Friday, 7 May 2010

The Anti-Conservative Majority

This bears repeating from yesterday, because the false argument against the idea of an alleged “anti-Conservative majority” continues to be spun.  From The Tone of Our Oppression yesterday:

 

There is a distinctively anti-Tory majority in this country that is not the same as the arguable anti-Labour or anti-Lib Dem majority one could extrapolate from the exact same polls, because both Labour and Liberal Democrat support comes from a place of shared progressive values, no matter how different the proposals of each individual party as to how best to manifest those progressive left-leaning values in practice, whereas the Tories are alone in popular support for regressive, right-wing thinking.

 

As I said this morning: on investing in the economy and securing the recovery now, and holding off cuts until 2011, the Labour Party and the Liberal Democrats are in agreement and opposed to Conservative plans.
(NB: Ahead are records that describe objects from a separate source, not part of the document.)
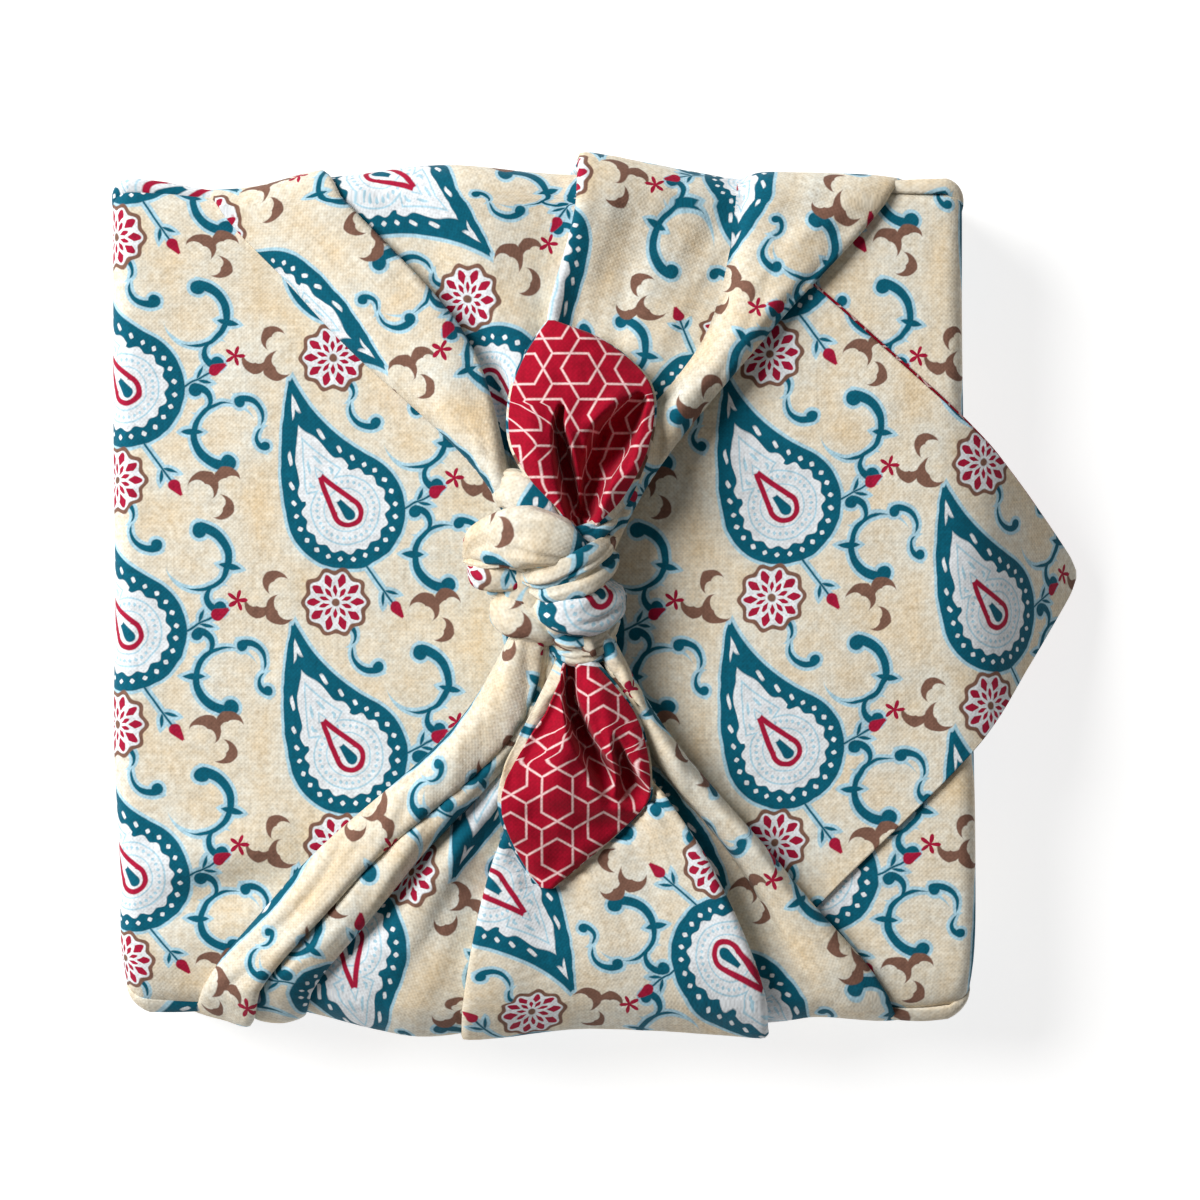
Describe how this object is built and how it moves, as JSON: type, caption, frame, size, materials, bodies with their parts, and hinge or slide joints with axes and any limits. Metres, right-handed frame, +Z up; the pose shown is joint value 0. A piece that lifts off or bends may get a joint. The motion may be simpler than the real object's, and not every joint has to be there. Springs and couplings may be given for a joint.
{
  "type": "furoshiki wrap",
  "caption": "Square cloth wrapped corner over corner round a flat square parcel and tied on top in a knot with two leaf-shaped ears.",
  "frame": {"origin": "middle of the flat underside of the wrapped parcel, on the surface it rests on", "axes": "+Z up out of the top with the knot, +Y towards the knot's upper ear, +X towards the hanging tip of the crossing flap"},
  "size_m": [0.2244, 0.1997, 0.0611],
  "materials": {
    "front_cotton": "matte plain-weave cotton, printed",
    "reverse_cotton": "matte plain-weave cotton, printed"
  },
  "bodies": {
    "root": {"wrap_cloth": "front_cotton", "reverse_upper_ear": "reverse_cotton", "reverse_lower_ear": "reverse_cotton", "reverse_flap_tip": "reverse_cotton"}
  },
  "joints": []
}
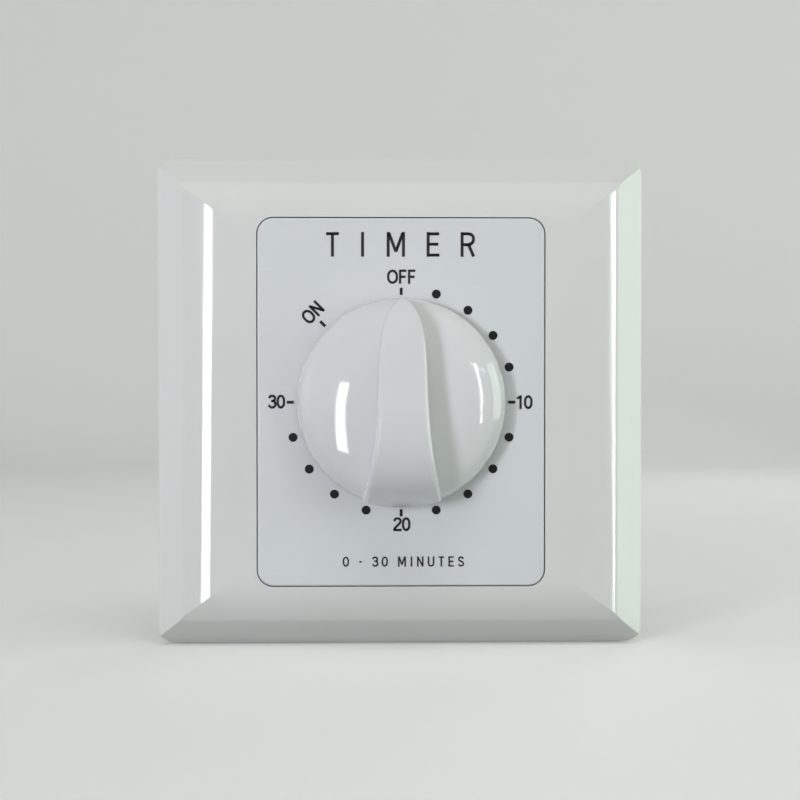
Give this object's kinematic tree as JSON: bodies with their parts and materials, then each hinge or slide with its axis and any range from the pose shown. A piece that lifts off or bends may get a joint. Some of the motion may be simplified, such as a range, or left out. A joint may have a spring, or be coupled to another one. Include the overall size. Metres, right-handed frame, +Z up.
{
  "type": "timer light switch",
  "caption": "Square wall-plate timer switch with a winding knob on a printed dial, clockwork and contacts behind.",
  "frame": {"origin": "on the knob's axis in the wall plane, midway between the two wall screws", "axes": "+Z up the wall, +X to the right as the user sees it, +Y into the wall, the knob faces -Y"},
  "size_m": [0.086, 0.0455, 0.086],
  "materials": {
    "frame_plastic": "injection-moulded ABS, polished tool",
    "panel_plastic": "injection-moulded ABS, polished tool",
    "knob_plastic": "injection-moulded ABS, polished tool",
    "dial_ink": "pad-printed ink",
    "yoke_plastic": "moulded glass-filled plastic",
    "housing_plastic": "moulded flame-retardant plastic",
    "carrier_plastic": "moulded phenolic",
    "cam_plastic": "moulded acetal",
    "plate_steel": "zinc-plated sheet",
    "screw_steel": "nickel-plated",
    "shaft_steel": "turned",
    "spring_steel": "tempered strip",
    "brass": "stamped or turned",
    "contact_bronze": "rolled strip",
    "contact_silver": "silver rivet"
  },
  "bodies": {
    "wall_plate": {"cover_frame": "frame_plastic", "dial_panel": "panel_plastic", "dial_marks": "dial_ink", "mounting_frame": "yoke_plastic", "rear_housing": "housing_plastic", "terminal_carrier": "carrier_plastic", "front_plate": "plate_steel", "rear_plate": "plate_steel", "plate_pillars": "plate_steel", "pillar_nuts": "plate_steel", "yoke_screws": "screw_steel", "carrier_screws": "screw_steel", "housing_screws": "screw_steel", "terminal_screws": "screw_steel", "spring_post": "shaft_steel", "stop_pin": "shaft_steel", "mainspring": "spring_steel", "shaft_bush": "brass", "terminal_blocks": "brass", "moving_contact_blade": "contact_bronze", "fixed_contact_blade": "contact_bronze", "moving_contact": "contact_silver", "fixed_contact": "contact_silver"},
    "knob_rotor": {"knob": "knob_plastic", "knob_clip": "spring_steel", "main_arbor": "shaft_steel", "main_wheel": "brass", "clutch_washer": "spring_steel", "retaining_ring": "plate_steel", "switch_cam": "cam_plastic"},
    "second_gear": {"second_pinion": "shaft_steel", "second_wheel": "brass"},
    "third_gear": {"third_pinion": "shaft_steel", "third_wheel": "brass"},
    "escape_gear": {"escape_pinion": "shaft_steel", "escape_wheel": "brass"},
    "anchor": {"anchor_staff": "shaft_steel", "pallet_anchor": "shaft_steel", "balance_weight": "brass"}
  },
  "joints": [
    {"name": "knob_turn", "type": "hinge", "parent": "wall_plate", "child": "knob_rotor", "pos_m": [0, 0, 0], "axis": [0, 1, 0], "range_deg": [-45, 270], "deforming": ["mainspring", "moving_contact_blade", "moving_contact"]},
    {"name": "second_wheel_turn", "type": "hinge", "parent": "wall_plate", "child": "second_gear", "pos_m": [-0.01247, 0, 0.0072], "axis": [0, 1, 0], "range_deg": [-1350, 225]},
    {"name": "third_wheel_turn", "type": "hinge", "parent": "wall_plate", "child": "third_gear", "pos_m": [-0.00443, 0, 0.01395], "axis": [0, 1, 0], "range_deg": [-900, 5400]},
    {"name": "escape_wheel_turn", "type": "hinge", "parent": "wall_plate", "child": "escape_gear", "pos_m": [0.00488, 0, 0.01559], "axis": [0, 1, 0], "range_deg": [-18900, 3150]},
    {"name": "anchor_swing", "type": "hinge", "parent": "wall_plate", "child": "anchor", "pos_m": [0.01287, 0, 0.01268], "axis": [0, 1, 0], "range_deg": [-5, 5]}
  ],
  "couplings": [
    {"joint": "second_wheel_turn", "follows": "knob_turn", "ratio": -5},
    {"joint": "third_wheel_turn", "follows": "knob_turn", "ratio": 20},
    {"joint": "escape_wheel_turn", "follows": "knob_turn", "ratio": -70}
  ]
}
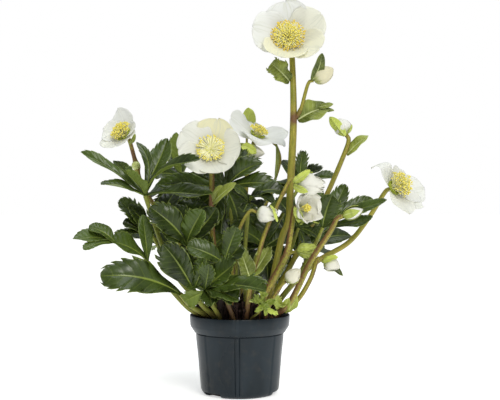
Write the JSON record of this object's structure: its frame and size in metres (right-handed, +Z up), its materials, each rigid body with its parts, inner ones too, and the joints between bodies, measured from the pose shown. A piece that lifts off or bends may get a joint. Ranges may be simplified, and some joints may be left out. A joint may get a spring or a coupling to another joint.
{
  "type": "hellebore plant",
  "caption": "Flowering Christmas rose in a round nursery pot: leathery divided leaves, thick flower stems, open white flowers with yellow hearts, nodding buds and bracts.",
  "frame": {"origin": "centre of the pot's flat underside", "axes": "+Z up through the pot's axis; the plant's face looks along -Y; +X is to its right as seen from the front"},
  "size_m": [0.4096, 0.284, 0.4725],
  "materials": {
    "pot_plastic": "injection-moulded polypropylene, dark slate grey, satin",
    "compost": "moist peat compost, dark brown and crumbly; its density is near that of moist peat",
    "rootstock": "woody rootstock with cord roots, dull brown",
    "leaf": "leathery evergreen leaf, dark green, waxy gloss, pale veins",
    "stem": "fleshy flower stem, light green flushed with reddish brown, satin",
    "sepal": "white flower sepal, thin, matt and slightly translucent, fine veins",
    "stamen": "yellow anthers on pale filaments round a green ring of nectaries",
    "bud": "closed flower bud, cream white with green at its foot, satin",
    "bract": "small leaf on a flower stem, light to mid green, satin"
  },
  "bodies": {
    "root": {"pot": "pot_plastic", "compost": "compost", "rootstock": "rootstock", "leaf_left_high": "leaf", "leaf_left_middle": "leaf", "leaf_left_low": "leaf", "leaf_front_left": "leaf", "leaf_front_low": "leaf", "leaf_centre_low": "leaf", "leaf_centre": "leaf", "leaf_middle_low": "leaf", "leaf_middle": "leaf", "leaf_centre_right": "leaf", "leaf_right": "leaf", "leaf_right_low": "leaf", "leaf_right_high": "leaf", "leaf_back_centre": "leaf", "leaf_left_back": "leaf", "leaf_back_high": "leaf", "leaf_back_left": "leaf", "leaf_back": "leaf", "leaf_back_right": "leaf", "young_leaf": "leaf", "stem_tall": "stem", "stem_front": "stem", "stem_forked": "stem", "stem_curled": "stem", "stem_right_high": "stem", "stem_right": "stem", "stem_far_right": "stem", "stem_right_low": "stem", "stem_bud_low": "stem", "stem_centre": "stem", "stem_left": "stem", "stem_back": "stem", "flower_top_sepals": "sepal", "flower_top_heart": "stamen", "flower_centre_sepals": "sepal", "flower_centre_heart": "stamen", "flower_left_sepals": "sepal", "flower_left_heart": "stamen", "flower_right_sepals": "sepal", "flower_right_heart": "stamen", "flower_back_sepals": "sepal", "flower_back_heart": "stamen", "half_open_flower_upper": "bud", "half_open_flower_lower": "bud", "bud_top": "bud", "bud_right_high": "bud", "bud_centre": "bud", "bud_low": "bud", "bud_right_low": "bud", "bud_back": "bud", "bud_green": "bud", "bud_right": "bud", "bract_tall_left": "bract", "bract_tall_right": "bract", "bract_top_bud": "bract", "bract_right_high": "bract", "bract_right_bud": "bract"}
  },
  "joints": []
}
Both parties are also in agreement for the need for electoral reform, whereas the Conservatives oppose it.  On that basis, the two parties – Labour and Lib Dem – absolutely do form an “anti-Conservative majority”.

Indeed, right now, the vote share is like this:

Conservatives – 36.2%

Labour/Lib Dem combined – 52%

Combined with the commonality of shared progressive policy and opposition to key Tory platforms, I’d call this a distinctive and morally authoritative anti-Conservative majority formed by a Lib/Lab pact.